Data entries
################
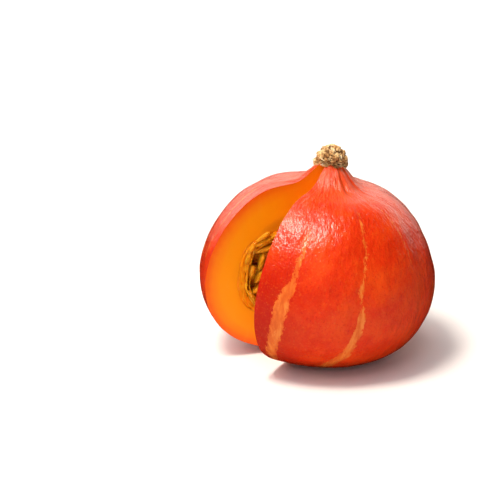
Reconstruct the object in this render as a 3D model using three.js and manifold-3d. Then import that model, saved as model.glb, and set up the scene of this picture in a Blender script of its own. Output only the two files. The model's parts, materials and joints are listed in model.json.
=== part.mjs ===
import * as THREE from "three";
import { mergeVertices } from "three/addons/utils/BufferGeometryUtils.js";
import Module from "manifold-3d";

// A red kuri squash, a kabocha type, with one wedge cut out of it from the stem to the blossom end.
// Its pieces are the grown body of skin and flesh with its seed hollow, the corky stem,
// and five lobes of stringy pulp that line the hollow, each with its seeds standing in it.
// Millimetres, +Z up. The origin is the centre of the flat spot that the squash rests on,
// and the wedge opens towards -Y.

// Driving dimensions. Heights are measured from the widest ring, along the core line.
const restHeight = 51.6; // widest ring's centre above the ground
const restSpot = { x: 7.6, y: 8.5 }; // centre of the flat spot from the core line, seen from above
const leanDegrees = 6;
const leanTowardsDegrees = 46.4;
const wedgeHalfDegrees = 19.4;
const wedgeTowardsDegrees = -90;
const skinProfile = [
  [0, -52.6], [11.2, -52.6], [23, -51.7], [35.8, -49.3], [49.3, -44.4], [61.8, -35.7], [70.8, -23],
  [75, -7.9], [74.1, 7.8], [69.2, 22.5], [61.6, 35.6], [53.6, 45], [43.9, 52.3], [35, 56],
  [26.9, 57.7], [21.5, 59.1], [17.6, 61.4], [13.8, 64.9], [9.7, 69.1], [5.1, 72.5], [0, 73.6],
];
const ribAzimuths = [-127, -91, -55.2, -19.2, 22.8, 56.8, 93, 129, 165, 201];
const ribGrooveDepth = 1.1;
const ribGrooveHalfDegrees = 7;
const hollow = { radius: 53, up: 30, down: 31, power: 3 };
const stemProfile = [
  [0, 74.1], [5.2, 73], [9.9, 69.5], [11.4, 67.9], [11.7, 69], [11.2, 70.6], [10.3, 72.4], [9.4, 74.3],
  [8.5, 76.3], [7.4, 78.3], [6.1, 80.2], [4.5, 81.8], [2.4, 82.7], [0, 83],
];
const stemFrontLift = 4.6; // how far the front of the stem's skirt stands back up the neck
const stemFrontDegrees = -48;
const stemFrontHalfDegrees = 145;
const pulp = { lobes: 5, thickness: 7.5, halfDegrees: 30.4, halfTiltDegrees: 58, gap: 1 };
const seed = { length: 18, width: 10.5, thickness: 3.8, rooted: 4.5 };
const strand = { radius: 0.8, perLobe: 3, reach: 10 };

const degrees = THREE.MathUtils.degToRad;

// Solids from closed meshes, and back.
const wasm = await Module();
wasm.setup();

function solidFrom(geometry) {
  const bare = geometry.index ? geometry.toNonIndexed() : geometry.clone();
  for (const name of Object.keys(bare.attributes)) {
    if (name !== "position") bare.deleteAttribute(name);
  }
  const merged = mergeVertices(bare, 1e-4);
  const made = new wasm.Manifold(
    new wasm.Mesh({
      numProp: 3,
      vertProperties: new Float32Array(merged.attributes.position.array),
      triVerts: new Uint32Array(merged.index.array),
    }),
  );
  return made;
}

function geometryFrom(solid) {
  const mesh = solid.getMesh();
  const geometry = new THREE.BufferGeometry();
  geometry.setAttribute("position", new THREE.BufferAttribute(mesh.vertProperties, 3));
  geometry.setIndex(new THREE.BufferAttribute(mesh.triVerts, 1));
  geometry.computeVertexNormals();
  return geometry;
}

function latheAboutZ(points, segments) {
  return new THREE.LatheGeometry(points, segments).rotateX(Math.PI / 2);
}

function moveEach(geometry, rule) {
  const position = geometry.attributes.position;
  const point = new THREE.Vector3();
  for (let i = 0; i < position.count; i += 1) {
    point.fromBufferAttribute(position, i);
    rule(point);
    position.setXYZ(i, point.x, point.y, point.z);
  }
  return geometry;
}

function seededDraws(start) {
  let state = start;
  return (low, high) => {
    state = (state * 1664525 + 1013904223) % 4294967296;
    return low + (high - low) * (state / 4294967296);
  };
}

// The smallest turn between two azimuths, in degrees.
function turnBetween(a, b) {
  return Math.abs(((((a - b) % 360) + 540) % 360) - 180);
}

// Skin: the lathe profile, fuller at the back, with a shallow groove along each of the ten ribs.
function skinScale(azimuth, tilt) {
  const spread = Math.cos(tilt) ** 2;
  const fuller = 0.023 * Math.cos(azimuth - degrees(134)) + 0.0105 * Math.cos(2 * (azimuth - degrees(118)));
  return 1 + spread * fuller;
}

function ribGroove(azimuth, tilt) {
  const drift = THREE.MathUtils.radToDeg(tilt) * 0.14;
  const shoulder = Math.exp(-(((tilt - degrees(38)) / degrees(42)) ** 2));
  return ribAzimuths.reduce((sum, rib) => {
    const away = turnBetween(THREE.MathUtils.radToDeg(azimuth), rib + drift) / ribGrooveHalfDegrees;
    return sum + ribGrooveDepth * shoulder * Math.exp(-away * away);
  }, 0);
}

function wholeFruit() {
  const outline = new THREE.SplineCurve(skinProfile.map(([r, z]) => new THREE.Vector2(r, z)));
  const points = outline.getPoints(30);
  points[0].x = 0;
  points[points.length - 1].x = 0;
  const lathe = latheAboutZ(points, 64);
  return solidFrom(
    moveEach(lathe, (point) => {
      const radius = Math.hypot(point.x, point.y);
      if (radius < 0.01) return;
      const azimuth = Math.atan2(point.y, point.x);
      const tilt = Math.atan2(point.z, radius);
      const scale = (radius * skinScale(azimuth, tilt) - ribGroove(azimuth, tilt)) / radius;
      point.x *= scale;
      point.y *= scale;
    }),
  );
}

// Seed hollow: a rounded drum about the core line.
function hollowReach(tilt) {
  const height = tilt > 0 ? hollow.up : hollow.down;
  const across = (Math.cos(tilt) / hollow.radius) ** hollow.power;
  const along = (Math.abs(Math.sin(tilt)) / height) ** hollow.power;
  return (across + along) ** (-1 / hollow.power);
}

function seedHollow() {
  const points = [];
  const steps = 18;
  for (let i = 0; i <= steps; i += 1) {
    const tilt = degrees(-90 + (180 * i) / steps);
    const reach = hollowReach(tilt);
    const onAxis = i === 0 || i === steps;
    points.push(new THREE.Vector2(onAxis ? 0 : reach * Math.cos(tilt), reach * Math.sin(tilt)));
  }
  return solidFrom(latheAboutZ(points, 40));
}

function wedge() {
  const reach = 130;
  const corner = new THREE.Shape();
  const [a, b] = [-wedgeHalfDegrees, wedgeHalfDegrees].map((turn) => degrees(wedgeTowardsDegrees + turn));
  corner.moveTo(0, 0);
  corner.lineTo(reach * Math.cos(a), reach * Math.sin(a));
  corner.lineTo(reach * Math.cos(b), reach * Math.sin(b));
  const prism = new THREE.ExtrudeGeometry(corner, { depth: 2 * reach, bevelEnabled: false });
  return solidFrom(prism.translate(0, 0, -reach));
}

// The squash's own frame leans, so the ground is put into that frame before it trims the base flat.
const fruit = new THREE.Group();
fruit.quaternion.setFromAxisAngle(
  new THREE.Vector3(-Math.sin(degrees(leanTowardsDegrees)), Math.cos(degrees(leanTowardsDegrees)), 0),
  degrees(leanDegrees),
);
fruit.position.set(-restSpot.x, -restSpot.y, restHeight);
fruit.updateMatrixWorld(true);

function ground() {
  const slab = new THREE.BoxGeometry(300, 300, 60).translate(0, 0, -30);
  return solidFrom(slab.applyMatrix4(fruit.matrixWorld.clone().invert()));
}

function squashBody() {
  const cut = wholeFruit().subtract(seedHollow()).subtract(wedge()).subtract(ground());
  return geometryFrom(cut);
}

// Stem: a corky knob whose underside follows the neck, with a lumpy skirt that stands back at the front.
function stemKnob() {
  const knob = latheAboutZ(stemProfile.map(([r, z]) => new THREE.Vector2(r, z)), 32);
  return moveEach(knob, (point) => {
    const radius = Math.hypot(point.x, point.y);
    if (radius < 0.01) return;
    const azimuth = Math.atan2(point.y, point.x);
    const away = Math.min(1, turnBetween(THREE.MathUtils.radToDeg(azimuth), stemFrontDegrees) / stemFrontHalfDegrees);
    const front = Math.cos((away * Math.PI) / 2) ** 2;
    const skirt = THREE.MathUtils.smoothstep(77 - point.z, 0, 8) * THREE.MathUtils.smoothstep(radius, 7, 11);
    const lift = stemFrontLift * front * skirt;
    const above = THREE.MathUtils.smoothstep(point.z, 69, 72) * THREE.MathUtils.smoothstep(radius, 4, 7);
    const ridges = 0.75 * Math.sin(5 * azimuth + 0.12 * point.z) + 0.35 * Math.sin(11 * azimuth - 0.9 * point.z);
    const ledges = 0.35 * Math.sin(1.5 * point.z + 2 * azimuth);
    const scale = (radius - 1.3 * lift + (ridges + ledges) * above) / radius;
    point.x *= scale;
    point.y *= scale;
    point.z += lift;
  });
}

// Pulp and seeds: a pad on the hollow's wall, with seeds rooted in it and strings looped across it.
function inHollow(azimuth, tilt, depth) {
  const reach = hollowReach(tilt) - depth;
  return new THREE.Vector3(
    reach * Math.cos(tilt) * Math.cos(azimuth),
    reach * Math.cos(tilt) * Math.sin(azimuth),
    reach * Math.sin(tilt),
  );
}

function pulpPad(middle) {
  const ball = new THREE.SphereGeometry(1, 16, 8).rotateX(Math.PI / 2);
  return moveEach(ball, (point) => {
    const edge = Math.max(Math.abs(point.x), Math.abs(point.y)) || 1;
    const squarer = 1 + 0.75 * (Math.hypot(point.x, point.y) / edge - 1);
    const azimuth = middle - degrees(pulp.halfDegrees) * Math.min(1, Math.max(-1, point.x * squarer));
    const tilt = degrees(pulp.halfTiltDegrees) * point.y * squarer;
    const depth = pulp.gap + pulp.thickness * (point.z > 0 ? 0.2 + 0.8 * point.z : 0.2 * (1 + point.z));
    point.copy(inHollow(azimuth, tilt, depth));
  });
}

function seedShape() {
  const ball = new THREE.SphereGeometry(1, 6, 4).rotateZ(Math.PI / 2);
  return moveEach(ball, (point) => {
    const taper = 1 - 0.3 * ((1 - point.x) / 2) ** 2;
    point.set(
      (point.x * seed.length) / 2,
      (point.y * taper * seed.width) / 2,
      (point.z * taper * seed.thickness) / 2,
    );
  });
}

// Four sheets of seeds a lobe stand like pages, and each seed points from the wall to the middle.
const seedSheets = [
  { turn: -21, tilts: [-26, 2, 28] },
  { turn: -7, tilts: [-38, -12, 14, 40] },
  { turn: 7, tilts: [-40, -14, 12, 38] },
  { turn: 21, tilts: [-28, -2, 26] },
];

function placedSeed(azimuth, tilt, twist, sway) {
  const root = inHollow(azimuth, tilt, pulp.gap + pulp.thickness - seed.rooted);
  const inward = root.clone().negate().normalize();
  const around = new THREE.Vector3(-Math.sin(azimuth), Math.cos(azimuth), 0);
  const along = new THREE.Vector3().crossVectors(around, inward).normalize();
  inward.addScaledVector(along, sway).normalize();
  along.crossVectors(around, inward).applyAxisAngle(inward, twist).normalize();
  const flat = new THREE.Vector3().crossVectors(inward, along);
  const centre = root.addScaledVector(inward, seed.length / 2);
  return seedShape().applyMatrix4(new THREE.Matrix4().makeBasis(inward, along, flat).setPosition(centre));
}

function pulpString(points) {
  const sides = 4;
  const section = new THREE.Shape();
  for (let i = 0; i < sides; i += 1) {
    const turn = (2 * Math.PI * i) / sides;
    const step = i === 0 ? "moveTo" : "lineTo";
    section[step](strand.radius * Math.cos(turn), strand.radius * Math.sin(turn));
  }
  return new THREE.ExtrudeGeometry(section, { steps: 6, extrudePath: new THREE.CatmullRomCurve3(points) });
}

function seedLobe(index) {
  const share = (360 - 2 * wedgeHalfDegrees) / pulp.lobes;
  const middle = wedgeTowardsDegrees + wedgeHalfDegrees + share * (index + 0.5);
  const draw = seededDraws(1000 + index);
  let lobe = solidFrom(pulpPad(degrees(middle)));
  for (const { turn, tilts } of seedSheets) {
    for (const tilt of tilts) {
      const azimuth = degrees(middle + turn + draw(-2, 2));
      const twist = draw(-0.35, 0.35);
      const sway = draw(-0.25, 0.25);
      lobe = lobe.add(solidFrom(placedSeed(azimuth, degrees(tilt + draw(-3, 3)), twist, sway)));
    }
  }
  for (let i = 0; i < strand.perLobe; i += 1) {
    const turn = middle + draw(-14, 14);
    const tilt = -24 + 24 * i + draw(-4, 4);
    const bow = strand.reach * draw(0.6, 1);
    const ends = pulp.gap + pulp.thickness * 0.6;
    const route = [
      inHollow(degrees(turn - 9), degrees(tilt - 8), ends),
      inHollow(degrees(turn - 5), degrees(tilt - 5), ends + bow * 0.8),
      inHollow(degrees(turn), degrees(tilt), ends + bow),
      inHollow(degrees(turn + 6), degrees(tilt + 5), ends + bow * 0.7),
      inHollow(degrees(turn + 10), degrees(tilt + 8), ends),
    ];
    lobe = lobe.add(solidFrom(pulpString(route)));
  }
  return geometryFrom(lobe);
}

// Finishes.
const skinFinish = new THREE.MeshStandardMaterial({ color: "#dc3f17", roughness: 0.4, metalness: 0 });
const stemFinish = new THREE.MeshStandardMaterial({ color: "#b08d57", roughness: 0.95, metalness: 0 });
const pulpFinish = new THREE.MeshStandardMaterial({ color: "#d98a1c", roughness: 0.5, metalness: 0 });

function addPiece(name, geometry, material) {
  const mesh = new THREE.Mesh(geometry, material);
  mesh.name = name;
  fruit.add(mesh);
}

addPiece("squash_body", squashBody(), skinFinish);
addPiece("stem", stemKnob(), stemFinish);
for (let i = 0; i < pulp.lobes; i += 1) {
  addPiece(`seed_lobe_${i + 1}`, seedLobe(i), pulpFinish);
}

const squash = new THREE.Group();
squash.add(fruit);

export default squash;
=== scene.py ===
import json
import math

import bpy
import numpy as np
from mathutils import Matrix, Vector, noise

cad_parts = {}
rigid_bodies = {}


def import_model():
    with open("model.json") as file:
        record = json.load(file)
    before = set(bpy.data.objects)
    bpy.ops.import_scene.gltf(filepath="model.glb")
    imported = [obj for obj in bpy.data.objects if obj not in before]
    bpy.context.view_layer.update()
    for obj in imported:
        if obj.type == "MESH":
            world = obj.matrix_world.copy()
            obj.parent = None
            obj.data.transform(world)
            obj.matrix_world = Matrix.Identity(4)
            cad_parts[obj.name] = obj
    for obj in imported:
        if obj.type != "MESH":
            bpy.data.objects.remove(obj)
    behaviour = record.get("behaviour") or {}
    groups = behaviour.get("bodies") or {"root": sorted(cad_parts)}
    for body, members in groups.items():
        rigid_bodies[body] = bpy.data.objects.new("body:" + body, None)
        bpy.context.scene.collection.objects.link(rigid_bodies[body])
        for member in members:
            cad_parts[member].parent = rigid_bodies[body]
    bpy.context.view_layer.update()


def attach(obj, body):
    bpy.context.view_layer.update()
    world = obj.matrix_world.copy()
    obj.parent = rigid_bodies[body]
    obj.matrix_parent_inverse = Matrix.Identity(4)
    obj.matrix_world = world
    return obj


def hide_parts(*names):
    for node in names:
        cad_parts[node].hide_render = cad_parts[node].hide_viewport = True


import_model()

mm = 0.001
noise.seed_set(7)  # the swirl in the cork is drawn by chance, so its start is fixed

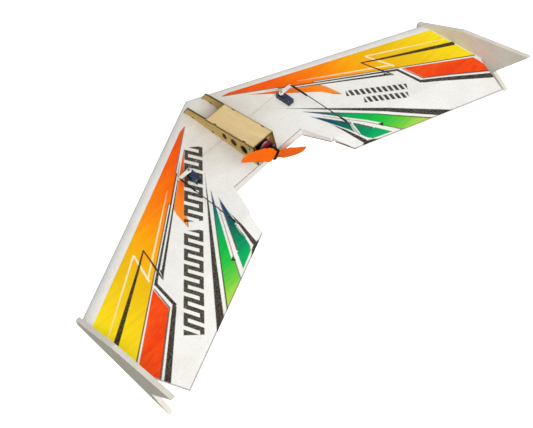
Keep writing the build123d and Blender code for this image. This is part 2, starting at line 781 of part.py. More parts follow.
################
*WRITTEN PROBLEM:*
Return exactly, and only, the lines from the one containing "function addPiece(name, geometry, material)" down to the one containing "imported = [obj", with both of those lines included.

*SOLUTION:*
function addPiece(name, geometry, material) {
  const mesh = new THREE.Mesh(geometry, material);
  mesh.name = name;
  fruit.add(mesh);
}

addPiece("squash_body", squashBody(), skinFinish);
addPiece("stem", stemKnob(), stemFinish);
for (let i = 0; i < pulp.lobes; i += 1) {
  addPiece(`seed_lobe_${i + 1}`, seedLobe(i), pulpFinish);
}

const squash = new THREE.Group();
squash.add(fruit);

export default squash;
=== scene.py ===
import json
import math

import bpy
import numpy as np
from mathutils import Matrix, Vector, noise

cad_parts = {}
rigid_bodies = {}


def import_model():
    with open("model.json") as file:
        record = json.load(file)
    before = set(bpy.data.objects)
    bpy.ops.import_scene.gltf(filepath="model.glb")
    imported = [obj for obj in bpy.data.objects if obj not in before]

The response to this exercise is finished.